To be honest Dave I got out the circular saw and cut down through the T&G,
did a great job expcept that on the first cut the depth plate slipped and I
cut a 1" slot in the ceiling joist. Can't see it being a problem as it's a
20cm deep joist, however, will make good using 'sister' pieces and bolts.

I'll replace the old c.board with new and screw them down not nail gun it.

However, I don't understand why they had to use such long nails when the
upstairs hallway boards are screwed down. I've got to go through at least
another 2 boards yet.

Whadya think of the router option to cut the board away from the nails?


"Dave Plowman" wrote in message
...
In article ,
MattP {add mattspersonal before @} wrote:
My problem is that I have a Barrets home, and so the floorboards are
made of chipboard and the've used 6" nails to secure the boards down.
It has been impossible to lift the board for the sockets without
breaking it, if I've got to replace the whole cable that's a lot of
destructive work. Plan B is to use a router to cut around the nails and
replace with screws.


Trouble with chipboard flooring is the edges are T&G joined, so even if
it's screwed down it usually breaks when lifting - unless you lift the
entire floor.

--
*How about "never"? Is "never" good for you?

Dave Plowman London SW 12
RIP Acorn



  #13   Report Post  
Lobster
 
Posts: n/a
Default Basic electrical question

"MattP" {add mattspersonal before @} wrote in message ...
Would the same prinicple apply to cables e.g. cooker and kitchen sockets?

My problem is that I have a Barrets home, and so the floorboards are made of
chipboard and the've used 6" nails to secure the boards down.

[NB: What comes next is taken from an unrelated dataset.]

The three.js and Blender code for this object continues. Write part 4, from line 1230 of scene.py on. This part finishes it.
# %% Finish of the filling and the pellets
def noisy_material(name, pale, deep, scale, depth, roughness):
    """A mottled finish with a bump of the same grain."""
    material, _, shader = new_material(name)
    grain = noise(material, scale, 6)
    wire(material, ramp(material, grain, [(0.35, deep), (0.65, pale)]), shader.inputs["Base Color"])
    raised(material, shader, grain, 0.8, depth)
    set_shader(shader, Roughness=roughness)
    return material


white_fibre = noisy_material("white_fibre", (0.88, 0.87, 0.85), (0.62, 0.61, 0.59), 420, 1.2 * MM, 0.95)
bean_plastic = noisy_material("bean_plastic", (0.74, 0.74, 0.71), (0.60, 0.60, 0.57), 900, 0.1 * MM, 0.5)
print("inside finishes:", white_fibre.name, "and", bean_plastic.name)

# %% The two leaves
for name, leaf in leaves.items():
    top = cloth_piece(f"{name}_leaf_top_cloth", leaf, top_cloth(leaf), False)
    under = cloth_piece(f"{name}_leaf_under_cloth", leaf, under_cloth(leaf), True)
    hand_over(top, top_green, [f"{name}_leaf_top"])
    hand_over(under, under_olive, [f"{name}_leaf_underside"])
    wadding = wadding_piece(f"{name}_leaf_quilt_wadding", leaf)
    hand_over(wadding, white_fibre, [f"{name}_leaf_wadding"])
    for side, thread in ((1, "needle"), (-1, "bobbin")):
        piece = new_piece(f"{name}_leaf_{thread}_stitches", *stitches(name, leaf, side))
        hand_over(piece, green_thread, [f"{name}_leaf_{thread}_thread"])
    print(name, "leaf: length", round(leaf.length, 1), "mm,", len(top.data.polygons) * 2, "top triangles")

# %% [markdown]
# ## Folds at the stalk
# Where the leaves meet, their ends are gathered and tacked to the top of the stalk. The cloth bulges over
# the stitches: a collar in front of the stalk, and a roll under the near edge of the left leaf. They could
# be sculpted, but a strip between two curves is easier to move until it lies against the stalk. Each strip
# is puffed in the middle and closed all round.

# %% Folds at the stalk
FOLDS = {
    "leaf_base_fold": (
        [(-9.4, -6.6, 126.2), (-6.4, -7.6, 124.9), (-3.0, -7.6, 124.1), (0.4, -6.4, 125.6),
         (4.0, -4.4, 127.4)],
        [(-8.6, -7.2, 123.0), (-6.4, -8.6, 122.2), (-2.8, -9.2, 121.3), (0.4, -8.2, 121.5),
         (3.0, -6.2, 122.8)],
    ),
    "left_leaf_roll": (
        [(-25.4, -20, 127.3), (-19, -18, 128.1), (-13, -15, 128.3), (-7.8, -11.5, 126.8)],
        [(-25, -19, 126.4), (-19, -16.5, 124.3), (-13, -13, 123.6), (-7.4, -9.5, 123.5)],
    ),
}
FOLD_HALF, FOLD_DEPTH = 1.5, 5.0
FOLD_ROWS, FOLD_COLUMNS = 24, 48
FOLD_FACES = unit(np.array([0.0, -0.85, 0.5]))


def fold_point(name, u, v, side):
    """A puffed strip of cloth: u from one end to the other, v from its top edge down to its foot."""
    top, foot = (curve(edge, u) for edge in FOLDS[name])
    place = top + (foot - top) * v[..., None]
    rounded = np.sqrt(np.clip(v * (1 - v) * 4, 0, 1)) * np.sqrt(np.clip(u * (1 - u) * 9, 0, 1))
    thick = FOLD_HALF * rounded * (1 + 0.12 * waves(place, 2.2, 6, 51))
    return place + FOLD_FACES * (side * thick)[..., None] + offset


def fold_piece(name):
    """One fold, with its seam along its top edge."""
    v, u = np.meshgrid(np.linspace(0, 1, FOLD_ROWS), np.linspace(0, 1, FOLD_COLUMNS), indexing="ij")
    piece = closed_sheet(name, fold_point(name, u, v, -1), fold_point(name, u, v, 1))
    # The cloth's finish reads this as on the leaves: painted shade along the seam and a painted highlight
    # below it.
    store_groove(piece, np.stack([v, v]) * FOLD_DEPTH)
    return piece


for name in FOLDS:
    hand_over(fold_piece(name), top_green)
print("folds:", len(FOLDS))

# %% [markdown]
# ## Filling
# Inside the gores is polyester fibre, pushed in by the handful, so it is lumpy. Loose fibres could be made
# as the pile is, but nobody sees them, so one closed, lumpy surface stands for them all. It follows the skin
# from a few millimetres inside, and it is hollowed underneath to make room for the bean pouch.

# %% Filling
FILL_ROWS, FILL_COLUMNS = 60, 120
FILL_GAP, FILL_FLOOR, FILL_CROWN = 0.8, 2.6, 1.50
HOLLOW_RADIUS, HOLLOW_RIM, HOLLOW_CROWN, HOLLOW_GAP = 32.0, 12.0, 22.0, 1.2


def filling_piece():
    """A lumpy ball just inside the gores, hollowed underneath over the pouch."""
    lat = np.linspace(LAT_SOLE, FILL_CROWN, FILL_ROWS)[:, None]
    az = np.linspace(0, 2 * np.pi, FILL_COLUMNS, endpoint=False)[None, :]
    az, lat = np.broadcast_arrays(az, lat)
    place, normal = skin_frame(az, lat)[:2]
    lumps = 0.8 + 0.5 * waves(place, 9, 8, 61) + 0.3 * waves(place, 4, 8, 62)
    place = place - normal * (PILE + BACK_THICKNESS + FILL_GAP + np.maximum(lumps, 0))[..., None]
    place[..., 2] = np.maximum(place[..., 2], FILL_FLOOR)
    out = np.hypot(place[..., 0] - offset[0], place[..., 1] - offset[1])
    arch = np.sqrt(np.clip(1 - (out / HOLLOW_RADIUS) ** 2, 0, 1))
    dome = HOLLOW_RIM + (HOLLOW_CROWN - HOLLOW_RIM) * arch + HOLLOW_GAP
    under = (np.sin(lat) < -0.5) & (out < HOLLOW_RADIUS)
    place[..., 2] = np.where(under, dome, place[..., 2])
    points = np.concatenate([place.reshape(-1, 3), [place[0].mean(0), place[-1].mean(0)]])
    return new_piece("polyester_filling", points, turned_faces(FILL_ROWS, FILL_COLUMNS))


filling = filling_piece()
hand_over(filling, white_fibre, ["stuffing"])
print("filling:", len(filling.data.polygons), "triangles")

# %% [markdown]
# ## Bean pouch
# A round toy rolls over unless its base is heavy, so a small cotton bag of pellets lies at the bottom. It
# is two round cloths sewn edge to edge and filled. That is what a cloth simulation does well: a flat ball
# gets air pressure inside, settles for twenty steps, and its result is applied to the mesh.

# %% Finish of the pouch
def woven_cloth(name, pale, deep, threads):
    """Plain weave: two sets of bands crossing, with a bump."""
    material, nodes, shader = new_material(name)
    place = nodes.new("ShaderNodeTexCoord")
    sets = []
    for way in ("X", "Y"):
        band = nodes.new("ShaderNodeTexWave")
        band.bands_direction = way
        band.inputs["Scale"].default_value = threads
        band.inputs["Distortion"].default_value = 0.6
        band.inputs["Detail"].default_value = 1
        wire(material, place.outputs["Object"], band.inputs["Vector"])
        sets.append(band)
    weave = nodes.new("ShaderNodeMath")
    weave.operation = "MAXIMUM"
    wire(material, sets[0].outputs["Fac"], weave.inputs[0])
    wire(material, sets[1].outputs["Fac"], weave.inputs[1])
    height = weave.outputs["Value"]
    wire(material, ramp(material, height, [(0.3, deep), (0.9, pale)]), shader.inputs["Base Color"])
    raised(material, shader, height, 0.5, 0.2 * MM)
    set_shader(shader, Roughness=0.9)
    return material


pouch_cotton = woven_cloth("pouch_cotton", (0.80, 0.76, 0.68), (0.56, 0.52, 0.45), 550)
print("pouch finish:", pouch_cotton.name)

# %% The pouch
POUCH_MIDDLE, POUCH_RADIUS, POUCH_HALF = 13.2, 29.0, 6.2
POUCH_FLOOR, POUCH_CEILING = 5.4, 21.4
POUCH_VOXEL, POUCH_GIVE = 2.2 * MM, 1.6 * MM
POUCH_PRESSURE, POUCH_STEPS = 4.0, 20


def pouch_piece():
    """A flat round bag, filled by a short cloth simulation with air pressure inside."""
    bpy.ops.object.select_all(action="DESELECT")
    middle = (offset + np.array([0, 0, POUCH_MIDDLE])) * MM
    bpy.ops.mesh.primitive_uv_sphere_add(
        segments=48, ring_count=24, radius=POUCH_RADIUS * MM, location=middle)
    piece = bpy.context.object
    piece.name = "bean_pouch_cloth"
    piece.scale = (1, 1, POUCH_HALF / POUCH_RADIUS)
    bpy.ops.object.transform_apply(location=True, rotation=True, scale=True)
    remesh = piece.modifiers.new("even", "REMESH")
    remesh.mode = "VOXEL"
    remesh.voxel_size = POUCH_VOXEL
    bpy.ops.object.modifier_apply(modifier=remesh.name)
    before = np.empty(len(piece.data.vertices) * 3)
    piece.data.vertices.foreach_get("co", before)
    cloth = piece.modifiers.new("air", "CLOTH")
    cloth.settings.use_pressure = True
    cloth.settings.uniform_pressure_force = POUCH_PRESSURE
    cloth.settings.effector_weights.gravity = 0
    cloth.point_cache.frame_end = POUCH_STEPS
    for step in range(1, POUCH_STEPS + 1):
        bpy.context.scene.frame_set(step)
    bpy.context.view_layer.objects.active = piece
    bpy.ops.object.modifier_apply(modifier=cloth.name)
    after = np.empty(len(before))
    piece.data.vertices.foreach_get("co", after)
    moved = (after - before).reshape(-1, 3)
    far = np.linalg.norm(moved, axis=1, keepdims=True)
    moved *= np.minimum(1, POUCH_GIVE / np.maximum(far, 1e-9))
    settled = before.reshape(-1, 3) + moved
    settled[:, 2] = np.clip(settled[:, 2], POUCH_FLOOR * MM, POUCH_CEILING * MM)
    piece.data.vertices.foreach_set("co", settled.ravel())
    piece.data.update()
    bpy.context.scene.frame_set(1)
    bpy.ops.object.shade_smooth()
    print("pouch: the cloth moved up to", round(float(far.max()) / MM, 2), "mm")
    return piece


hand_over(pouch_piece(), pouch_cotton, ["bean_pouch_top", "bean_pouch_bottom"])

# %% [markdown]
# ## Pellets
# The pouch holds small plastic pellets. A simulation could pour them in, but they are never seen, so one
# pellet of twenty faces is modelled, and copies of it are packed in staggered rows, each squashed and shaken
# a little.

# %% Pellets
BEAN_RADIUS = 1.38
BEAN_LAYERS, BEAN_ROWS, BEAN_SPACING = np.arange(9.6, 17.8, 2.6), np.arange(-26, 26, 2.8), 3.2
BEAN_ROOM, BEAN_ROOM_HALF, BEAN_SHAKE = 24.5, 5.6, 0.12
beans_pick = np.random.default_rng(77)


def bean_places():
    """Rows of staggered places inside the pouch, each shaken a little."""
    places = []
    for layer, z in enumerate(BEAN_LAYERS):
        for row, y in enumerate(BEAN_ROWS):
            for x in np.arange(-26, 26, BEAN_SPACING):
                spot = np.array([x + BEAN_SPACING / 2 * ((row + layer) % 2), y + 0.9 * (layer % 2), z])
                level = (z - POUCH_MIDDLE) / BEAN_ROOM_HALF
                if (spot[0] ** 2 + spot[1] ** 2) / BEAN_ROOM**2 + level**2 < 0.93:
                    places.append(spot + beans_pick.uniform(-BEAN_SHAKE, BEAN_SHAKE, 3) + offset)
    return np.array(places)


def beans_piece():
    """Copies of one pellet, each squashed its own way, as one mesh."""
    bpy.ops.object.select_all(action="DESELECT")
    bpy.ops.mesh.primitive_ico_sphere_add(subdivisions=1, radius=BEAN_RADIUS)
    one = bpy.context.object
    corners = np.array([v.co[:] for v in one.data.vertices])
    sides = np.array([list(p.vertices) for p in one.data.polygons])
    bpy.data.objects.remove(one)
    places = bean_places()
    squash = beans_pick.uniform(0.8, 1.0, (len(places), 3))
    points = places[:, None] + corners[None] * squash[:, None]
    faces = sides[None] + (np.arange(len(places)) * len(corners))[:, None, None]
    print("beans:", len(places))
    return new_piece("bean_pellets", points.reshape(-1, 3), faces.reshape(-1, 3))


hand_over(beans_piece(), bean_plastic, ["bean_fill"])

It has been
impossible to lift the board for the sockets without breaking it, if I've
got to replace the whole cable that's a lot of destructive work. Plan B is
to use a router to cut around the nails and replace with screws.

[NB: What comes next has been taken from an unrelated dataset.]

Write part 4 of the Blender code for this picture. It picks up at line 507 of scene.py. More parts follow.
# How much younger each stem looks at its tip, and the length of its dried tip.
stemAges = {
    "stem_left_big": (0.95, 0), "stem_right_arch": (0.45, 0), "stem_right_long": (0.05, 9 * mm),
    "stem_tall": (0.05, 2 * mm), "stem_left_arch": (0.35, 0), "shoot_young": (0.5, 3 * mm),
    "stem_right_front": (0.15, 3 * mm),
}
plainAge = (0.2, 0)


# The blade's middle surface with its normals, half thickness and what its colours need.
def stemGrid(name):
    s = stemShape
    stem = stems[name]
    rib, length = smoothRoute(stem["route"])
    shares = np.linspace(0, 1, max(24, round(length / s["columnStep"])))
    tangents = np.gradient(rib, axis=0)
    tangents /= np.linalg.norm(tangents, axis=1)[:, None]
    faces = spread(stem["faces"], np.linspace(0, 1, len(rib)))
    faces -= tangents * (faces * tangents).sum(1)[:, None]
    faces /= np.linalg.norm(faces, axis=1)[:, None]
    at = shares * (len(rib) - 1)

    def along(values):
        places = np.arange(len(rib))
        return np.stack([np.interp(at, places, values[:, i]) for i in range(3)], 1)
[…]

I've seen a gizzmo for a router somewhere in a catalogue or on the web
(Screwfix? tlc? but I can't find it now) which is designed to cuts out
a neat stepped hole about 4" diameter in a chipboard floor, and also
prepares a matching plug for the hole, so when you've finished mucking
about beneath the floor you can readily fill the hole with a neat,
removable, flush-fitting hatch. Was reasonably expensive IIRC, but
I'd buy one like a shot if I had a lot of these to do.

Maybe someone here knows what I'm on about?

David
  #14   Report Post  
 
Posts: n/a
Default Basic electrical question

Lobster wrote:
"MattP" {add mattspersonal before @} wrote in message ...
Would the same prinicple apply to cables e.g. cooker and kitchen sockets?

My problem is that I have a Barrets home, and so the floorboards are made of
chipboard and the've used 6" nails to secure the boards down. It has been
impossible to lift the board for the sockets without breaking it, if I've
got to replace the whole cable that's a lot of destructive work. Plan B is
to use a router to cut around the nails and replace with screws.


I've seen a gizzmo for a router somewhere in a catalogue or on the web
(Screwfix? tlc? but I can't find it now) which is designed to cuts out
a neat stepped hole about 4" diameter in a chipboard floor, and also
prepares a matching plug for the hole, so when you've finished mucking
about beneath the floor you can readily fill the hole with a neat,
removable, flush-fitting hatch. Was reasonably expensive IIRC, but
I'd buy one like a shot if I had a lot of these to do.

Maybe someone here knows what I'm on about?

It's a Trend router accessory, people who have it says it's good.
What puts me off is the price of the plastic inserts you need to make
the hole in the floor into a neat trap-door.